This is also why a practical guide matters more than a fixed recommendation. Product ranges change. Harvest quality changes. Bottle sizes change. Promotions come and go. Rather than treating olive oil as a static ranking, it is more useful to assess each bottle by a few repeatable inputs: intended use, flavour intensity, likely cooking temperature, label clarity, packaging, and cost per 100ml.
That approach works whether you are buying from a supermarket, deli, farm shop, online specialist, or direct importer. It also fits a healthy ingredients guide mindset: use good ingredients with purpose, not by guesswork. If you enjoy Mediterranean diet recipes, plant-based meals, easy healthy dinners, or healthy meal prep, olive oil is one of the natural pantry staples worth understanding properly.
As a rule of thumb, think in four cooking categories:
- Finishing and salads: choose flavour first.
- Low to medium heat cooking: balance flavour and price.
- Roasting and traybakes: prioritise consistency, value, and a clean taste.
- Higher-heat pan cooking: use a fresh, reliable olive oil you are comfortable heating, without wasting your most expensive bottle.
Once you sort your needs into these categories, buying becomes much easier.
How to estimate
Here is a simple olive oil buying guide you can use each time you shop. It is not a strict formula, but it helps turn a vague decision into a clear one.
Step 1: Decide the main job of the oil.
Ask yourself where this bottle will be used most. Be honest. A salad oil used twice a week is different from a bottle you pour over roasting tins every night.
- If the main job is salads, dipping, drizzling, and finishing, buy for flavour and freshness.
- If the main job is roasting vegetables, soups, stews, and everyday cooking, buy for value and versatility.
- If the main job is frying or pan cooking, buy for clean taste, dependable quality, and a price point that makes regular use realistic.
Step 2: Estimate your usage.
Think in rough weekly volume rather than exact measurements. For example:
- Light use: mostly salads or occasional cooking
- Moderate use: a few dinners plus dressings each week
- Heavy use: daily roasting, pan cooking, meal prep, and finishing
This matters because a premium bottle that seems reasonable for salad dressing may become expensive if it is your default oil for every pan and tray.
Step 3: Compare by cost per 100ml, not just bottle price.

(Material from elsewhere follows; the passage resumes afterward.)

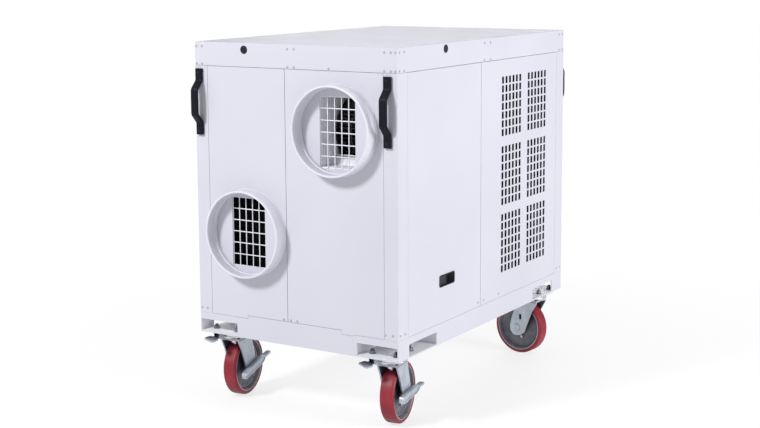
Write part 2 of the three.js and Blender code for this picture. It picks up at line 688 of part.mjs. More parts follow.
// ---- assembly ----
addMesh('base_frame', baseFrame(), WHITE);
addMesh('top_rail', topRail(), WHITE);
addMesh('top_cover', topCover(), WHITE);
addMesh('corner_post_fl', cornerPost(false, false), WHITE);
addMesh('corner_post_fr', cornerPost(true, false), WHITE);
addMesh('corner_post_rl', cornerPost(false, true), WHITE);
addMesh('corner_post_rr', cornerPost(true, true), WHITE);
addMesh('front_panel_left', frontPanelLeft(), WHITE);
addMesh('front_panel_right', frontPanelRight(), WHITE);
addMesh('supply_collar', collar(SUPPLY), WHITE);
addMesh('return_collar', collar(RETURN), WHITE);
addMesh('supply_guard', wireGuard(SUPPLY_OPENING), LIGHT_WIRE);
addMesh('return_guard', wireGuard(RETURN_OPENING), LIGHT_WIRE);
addMesh('grille_panel', grillePanel(), WHITE);
addMesh('access_panel', accessPanel(), WHITE);
addMesh('latch_dish', latchDish(), BLACK);
addMesh('latch_paddle', latchPaddle(), BLACK);
addMesh('left_panel', leftPanel(), WHITE);
addMesh('rear_panel', rearPanel(), WHITE);
for (const end of ['front', 'rear']) {
  for (const side of ['left', 'right']) addMesh(`handle_${end}_${side}`, handle(end, side), BLACK);
}
addMesh('front_plug', frontPlug(), BLACK);
addMesh('side_plug', sidePlug(), BLACK);
addMesh('fan_guard', fanGuard(), DARK_WIRE);
addMesh('condenser_fan', condenserFan(), BLADE_GREY);
addMesh('fan_motor', fanMotor(), MOTOR_GREY);
addMesh('condenser_coil', condenserCoil(), FIN);
addMesh('evaporator_coil', evaporatorCoil(), FIN);
addMesh('compressor', compressor(), COMPRESSOR_BLACK);
addMesh('bulkhead', bulkhead(), GALVANISED);
addMesh('blower_housing', blowerHousing(), GALVANISED);
addMesh('blower_wheel', blowerWheel(), GALVANISED);
addMesh('control_plate', controlPlate(), CONTROL_GREY);
addMesh('thermostat_knob', thermostatKnob(), BLACK);
for (const caster of CASTERS) addCaster(caster);

export default part;
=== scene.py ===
"""A wheeled cabinet air conditioner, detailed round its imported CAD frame. Shapes are in millimetres."""
import json
import math

import bmesh
import bpy
from mathutils import Matrix, Vector
from mathutils.geometry import tessellate_polygon


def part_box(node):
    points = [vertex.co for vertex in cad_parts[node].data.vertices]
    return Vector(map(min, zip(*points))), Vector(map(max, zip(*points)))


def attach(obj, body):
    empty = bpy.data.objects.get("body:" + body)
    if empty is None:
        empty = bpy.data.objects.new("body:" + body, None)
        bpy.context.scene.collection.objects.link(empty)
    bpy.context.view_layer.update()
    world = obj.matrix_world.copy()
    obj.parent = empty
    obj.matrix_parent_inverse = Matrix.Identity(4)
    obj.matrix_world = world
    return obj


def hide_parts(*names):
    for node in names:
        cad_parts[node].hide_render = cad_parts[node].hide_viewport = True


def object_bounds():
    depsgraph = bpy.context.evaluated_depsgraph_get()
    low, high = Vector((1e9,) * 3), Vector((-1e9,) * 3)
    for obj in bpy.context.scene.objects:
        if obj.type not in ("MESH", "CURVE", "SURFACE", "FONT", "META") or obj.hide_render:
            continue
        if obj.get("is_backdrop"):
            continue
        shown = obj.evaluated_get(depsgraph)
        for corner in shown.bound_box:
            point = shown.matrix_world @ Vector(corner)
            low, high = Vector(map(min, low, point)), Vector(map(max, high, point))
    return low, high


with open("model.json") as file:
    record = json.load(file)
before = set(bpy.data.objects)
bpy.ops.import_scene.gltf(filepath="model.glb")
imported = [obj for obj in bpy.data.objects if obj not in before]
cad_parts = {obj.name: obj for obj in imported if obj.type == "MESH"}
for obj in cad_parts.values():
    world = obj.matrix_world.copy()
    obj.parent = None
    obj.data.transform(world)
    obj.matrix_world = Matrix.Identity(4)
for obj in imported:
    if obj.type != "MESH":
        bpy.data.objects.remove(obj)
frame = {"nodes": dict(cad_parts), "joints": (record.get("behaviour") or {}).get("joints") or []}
CAD_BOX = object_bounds()

MM = 0.001


def node_box(node):
    low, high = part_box(node)
    return low / MM, high / MM


# ---- places taken from the frame ----
LEFT, FRONT, UNDER = node_box("base_frame")[0]
RIGHT, REAR = node_box("top_rail")[1].xy
WIDTH, DEPTH = RIGHT - LEFT, REAR - FRONT
JOINTS = {joint["name"]: joint for joint in frame["joints"]}


def cabinet(x, y, z):
    """A point measured from the cabinet's left side, front face and underside."""
    return Vector((LEFT + x, FRONT + y, UNDER + z))


def joint_point(name):
    return Vector(JOINTS[name]["pos_m"]) / MM


# ---- outlines ----
def filleted(points, radius, closed=True, steps=5):
    """An outline or path with its corners rounded; radius is one number, or one for each point."""
    points = [Vector(point) for point in points]
    radii = radius if isinstance(radius, (list, tuple)) else [radius] * len(points)
    result = []
    for i, corner in enumerate(points):
        is_end = not closed and i in (0, len(points) - 1)
        if is_end or radii[i] <= 0:
            result.append(corner)
            continue
        back, ahead = points[i - 1] - corner, points[(i + 1) % len(points)] - corner
        half = back.angle(ahead) / 2
        if half > math.radians(88):
            result.append(corner)
            continue
        reach = min(radii[i] / math.tan(half), back.length * 0.49, ahead.length * 0.49)
        u, v = back.normalized(), ahead.normalized()
        centre = corner + (u + v).normalized() * reach / math.cos(half)
        start, end = corner + u * reach - centre, corner + v * reach - centre
        arc = start.angle(end)
        for k in range(steps + 1):
            share = k / steps
            a = math.sin((1 - share) * arc) / math.sin(arc)
            b = math.sin(share * arc) / math.sin(arc)
            result.append(centre + start * a + end * b)
    return result


def rectangle(u0, u1, v0, v1, radius=0.0, steps=5):
    corners = [(u0, v0), (u1, v0), (u1, v1), (u0, v1)]
    return filleted(corners, radius, steps=steps)


def ellipse(a, b, count, centre=(0, 0)):
    turns = [2 * math.pi * k / count for k in range(count)]
    return [(centre[0] + a * math.cos(t), centre[1] + b * math.sin(t)) for t in turns]


def square(reach):
    """The four corners at a reach either side of the middle."""
    return [(u, v) for u in (-reach, reach) for v in (-reach, reach)]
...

A larger bottle may look expensive up front but be better value. On the other hand, if you cook lightly and flavour matters, a smaller bottle used while fresh may be the better purchase. Cost per 100ml lets you compare like for like and prevents misleading shelf impressions.
Step 4: Score the bottle on three priorities.
Use a simple 1 to 5 score for:
- Flavour: mild, fruity, grassy, peppery, bitter, balanced
- Everyday value: can you use it freely without hesitation?
- Label confidence: does the bottle clearly tell you what it is?
A strong everyday cooking bottle often scores well on value and label confidence, even if it is not the most complex oil. A finishing oil may score highest on flavour, while offering less value for high-volume use.
Step 5: Separate “everyday” from “special”.
If your budget allows, avoid forcing one bottle to do every job. A two-bottle strategy is usually the most practical:
- Everyday bottle: for roasting, sautéing, soups, grains, beans, and healthy meal prep
- Finishing bottle: for salads, tomatoes, hummus, cooked greens, fish, pulses, and bread
This is often a better answer than endlessly searching for the single best extra virgin olive oil UK shelves might offer at a given moment.
Step 6: Taste early, not at the end of the bottle.
As soon as you open a new bottle, taste a little on a spoon or with plain bread. You are looking for signs of freshness and whether the flavour suits your cooking. If it tastes lively and balanced, reserve some for uncooked use. If it is milder, it may be ideal for cooking where you want olive oil character without dominating the dish.
Step 7: Match flavour intensity to food.
This is where many people overspend or underuse good oil.
- Mild oils suit baking, roasting root vegetables, scrambled eggs, chicken, white fish, and simple grain dishes.
- Medium oils suit tomato sauces, soups, traybakes, pasta, lentils, and most easy healthy dinners.
- Robust oils shine on salads, bitter leaves, beans, grilled vegetables, pulses, and Mediterranean-inspired dishes where the oil is part of the flavour profile.
When you estimate in this way, you stop asking “What is the best olive oil?” and start asking “What is the best olive oil for this use?” That is the more useful question.
Inputs and assumptions
To make this guide reusable, it helps to be explicit about the inputs behind your choice. These are the factors most worth checking before you buy.
1. Type of olive oil
For most home cooks, the first distinction is between extra virgin olive oil and more refined olive oil products. Extra virgin is valued for flavour, aroma, and minimal processing. It is often the preferred choice for salads, dipping, and many everyday cooking tasks. More refined olive oil styles may taste milder and can make sense when you want a neutral olive character or a lower cost for volume cooking.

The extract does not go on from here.